**Stated task:** Work out how many lines in the listing below include the word "replaced"; answer with the number alone.

**Recorded data:**
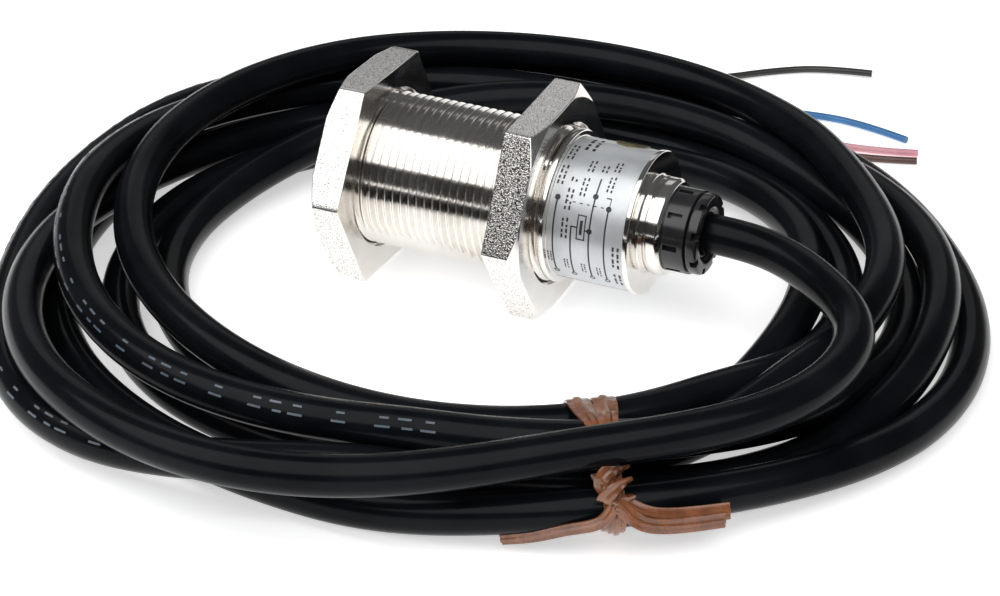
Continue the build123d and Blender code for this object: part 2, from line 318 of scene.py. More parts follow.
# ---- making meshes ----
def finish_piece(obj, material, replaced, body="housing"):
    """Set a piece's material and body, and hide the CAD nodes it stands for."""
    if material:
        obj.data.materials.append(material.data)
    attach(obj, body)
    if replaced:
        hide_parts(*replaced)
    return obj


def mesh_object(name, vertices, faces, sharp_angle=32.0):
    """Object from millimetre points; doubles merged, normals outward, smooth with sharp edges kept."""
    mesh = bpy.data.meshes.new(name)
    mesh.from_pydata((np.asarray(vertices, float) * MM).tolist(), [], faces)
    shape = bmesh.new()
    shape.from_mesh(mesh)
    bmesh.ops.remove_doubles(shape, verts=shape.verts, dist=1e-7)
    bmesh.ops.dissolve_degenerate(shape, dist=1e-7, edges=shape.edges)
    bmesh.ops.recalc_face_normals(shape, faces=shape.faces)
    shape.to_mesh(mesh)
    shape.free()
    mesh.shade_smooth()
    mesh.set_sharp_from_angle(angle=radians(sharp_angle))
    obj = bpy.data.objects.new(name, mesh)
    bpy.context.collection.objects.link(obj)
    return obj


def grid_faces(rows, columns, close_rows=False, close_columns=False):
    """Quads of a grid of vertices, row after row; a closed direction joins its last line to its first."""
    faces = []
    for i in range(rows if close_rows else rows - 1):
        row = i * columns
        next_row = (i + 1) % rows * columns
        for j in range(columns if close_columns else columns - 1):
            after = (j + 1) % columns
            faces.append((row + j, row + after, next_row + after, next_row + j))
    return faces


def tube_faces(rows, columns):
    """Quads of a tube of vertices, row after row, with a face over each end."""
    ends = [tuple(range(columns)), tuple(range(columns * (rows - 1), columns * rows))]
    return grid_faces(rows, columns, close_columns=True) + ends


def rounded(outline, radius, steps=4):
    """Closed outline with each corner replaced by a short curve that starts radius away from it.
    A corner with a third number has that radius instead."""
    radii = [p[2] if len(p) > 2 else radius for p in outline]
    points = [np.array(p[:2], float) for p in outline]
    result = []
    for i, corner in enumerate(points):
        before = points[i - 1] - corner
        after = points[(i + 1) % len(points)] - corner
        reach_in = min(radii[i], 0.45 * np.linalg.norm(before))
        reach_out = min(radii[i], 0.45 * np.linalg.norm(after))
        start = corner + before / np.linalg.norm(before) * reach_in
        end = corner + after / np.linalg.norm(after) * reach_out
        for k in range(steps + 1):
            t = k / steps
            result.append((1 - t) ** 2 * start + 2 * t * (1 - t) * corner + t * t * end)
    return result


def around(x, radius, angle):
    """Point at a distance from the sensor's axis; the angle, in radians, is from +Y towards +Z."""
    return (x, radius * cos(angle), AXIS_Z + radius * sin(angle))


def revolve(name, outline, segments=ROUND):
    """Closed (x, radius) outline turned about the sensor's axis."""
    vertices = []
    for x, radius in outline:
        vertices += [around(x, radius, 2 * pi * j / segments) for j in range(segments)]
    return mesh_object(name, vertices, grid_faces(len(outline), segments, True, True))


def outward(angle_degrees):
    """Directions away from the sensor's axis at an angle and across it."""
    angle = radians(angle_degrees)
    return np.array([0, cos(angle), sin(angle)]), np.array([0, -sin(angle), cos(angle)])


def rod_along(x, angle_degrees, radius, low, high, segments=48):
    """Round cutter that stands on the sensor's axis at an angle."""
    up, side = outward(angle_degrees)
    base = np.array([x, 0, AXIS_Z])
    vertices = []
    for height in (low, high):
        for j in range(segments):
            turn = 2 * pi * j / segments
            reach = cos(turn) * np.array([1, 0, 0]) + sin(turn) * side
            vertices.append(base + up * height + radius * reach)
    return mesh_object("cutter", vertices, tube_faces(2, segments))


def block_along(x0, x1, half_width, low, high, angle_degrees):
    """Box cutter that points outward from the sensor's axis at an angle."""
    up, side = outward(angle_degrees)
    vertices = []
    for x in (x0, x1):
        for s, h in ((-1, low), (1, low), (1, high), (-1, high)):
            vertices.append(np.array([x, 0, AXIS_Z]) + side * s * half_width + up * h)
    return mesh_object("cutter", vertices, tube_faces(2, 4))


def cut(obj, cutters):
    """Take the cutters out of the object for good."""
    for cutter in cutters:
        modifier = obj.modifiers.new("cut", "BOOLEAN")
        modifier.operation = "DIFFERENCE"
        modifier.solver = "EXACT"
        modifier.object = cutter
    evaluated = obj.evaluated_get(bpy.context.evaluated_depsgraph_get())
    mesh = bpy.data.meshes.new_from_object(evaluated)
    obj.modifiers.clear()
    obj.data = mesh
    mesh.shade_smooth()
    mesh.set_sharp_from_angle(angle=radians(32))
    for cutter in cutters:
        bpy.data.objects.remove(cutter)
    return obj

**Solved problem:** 4